Sexual Misconduct Reports at UT Knoxville Doubled from 2016 to 2017
The school made significant changes to its Title IX department after a 2016 lawsuit alleged preferential treatment towards student-athletes accused of sexual misconduct.
Reports of sexual misconduct have nearly doubled from 2016 to 2017 at the University of Tennessee Knoxville, according to a report released by the school’s Title IX office this week.
There were 115 reports of sexual misconduct in 2017, compared to 64 in 2016, according to the Sexual Misconduct, Relationship Violence, Stalking and Retaliation Annual Report. The numbers include non-consensual sex, sexual harassment and sexual exploitation.
Ashley Blamey, UT’s Title IX coordinator, says the rise in reports means progress in the reporting process and education and prevention efforts.
“Reporting is a good thing. I think the idea that this is something that’s never happened before and is suddenly an issue and we need to address it is inaccurate,” she said. “The goal is that you get to a place where those numbers start to reduce but I think first you have to get the reports in of the actual events.”
In 2016, the school’s Title IX office added new categories, such as dating violence and stalking, to what it considers sexual misconduct, which the office says has contributed to the higher number of reports, according to WBIR.
Laura Bryant, director of UT’s Center for Health Education and Wellness, says the higher number shows the student body is more educated on what sexual assault is and how to report it. The center has placed signs around campus and holds events to raise awareness.
“What that says to me is that our prevention work is getting the word out about what consent is and how students report a sexual assault,” said Bryant.
Both recent research and the 2017 data show students are at higher risk during the months of September, October, and November, known as the “Red Zone”, reports Knox News. As a result, the school schedules its highest-impact prevention and educational efforts during orientation and early fall.
This is also the first year the report includes data on sexual misconduct by faculty and staff. In 2017, 26 of the 115 sexual misconduct allegations were made against faculty and staff, 11 of which were made by current or former students.
In addition, the report shows an increase in stalking, from 16 reports in 2016 to 42 in 2017. The alleged stalking incidents occurred more frequently in person and on campus and most reports involved two people who knew each other or had recently met online.
As a result, the school’s Title IX office launched a stalking awareness and prevention campaign last October.
Changes Made to Title IX Department Following 2016 Lawsuit
Significant changes were made to the school’s Title IX policies following a 2016 lawsuit settled by the school for $2.48 million. The lawsuit claimed student-athletes were given unfair advantages during sexual assault investigations. The suit was filed by eight students who alleged they were sexually assaulted by student-athletics.
Following the settlement, UT President Joe DiPietro hired an independent group to review the school’s Title IX compliance. An investigation was also launched by the Office for Civil Rights.
The findings led the school to create six additional sexual assault prevention positions, including two employees tasked with organizing programming around sexual assault, drug and alcohol awareness topics in the athletics department, a Title IX senior deputy coordinator, two Title IX investigators and a position within the Center for Health Education and Wellness to focus on the prevention and education of sexual assault.

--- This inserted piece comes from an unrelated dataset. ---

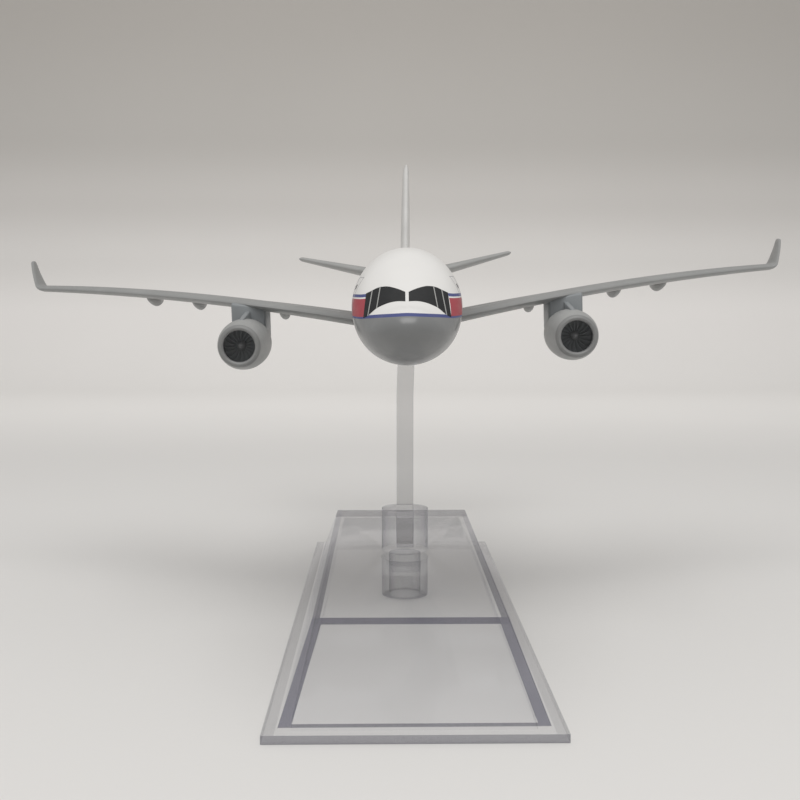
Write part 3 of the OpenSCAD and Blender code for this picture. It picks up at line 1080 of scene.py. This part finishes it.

The school also adjusted its procedures so that the Office of Equity and Diversity handles sexual assault allegations, which were previously fielded by the Office of Student Conduct.
While Blamey is hopeful the number of sexual assaults on campus will begin to fall, she says that won’t happen until students have reached a maximum level of awareness and Title IX organizations are completely transparent.
“You can’t change events unless you’re honest about what they are and how you’re approaching them,” she said. “This is the best time in history to be in school. This is a time in which we are taking this issue seriously, that we have a very specific and dedicated approach to how to address it and prevent it.”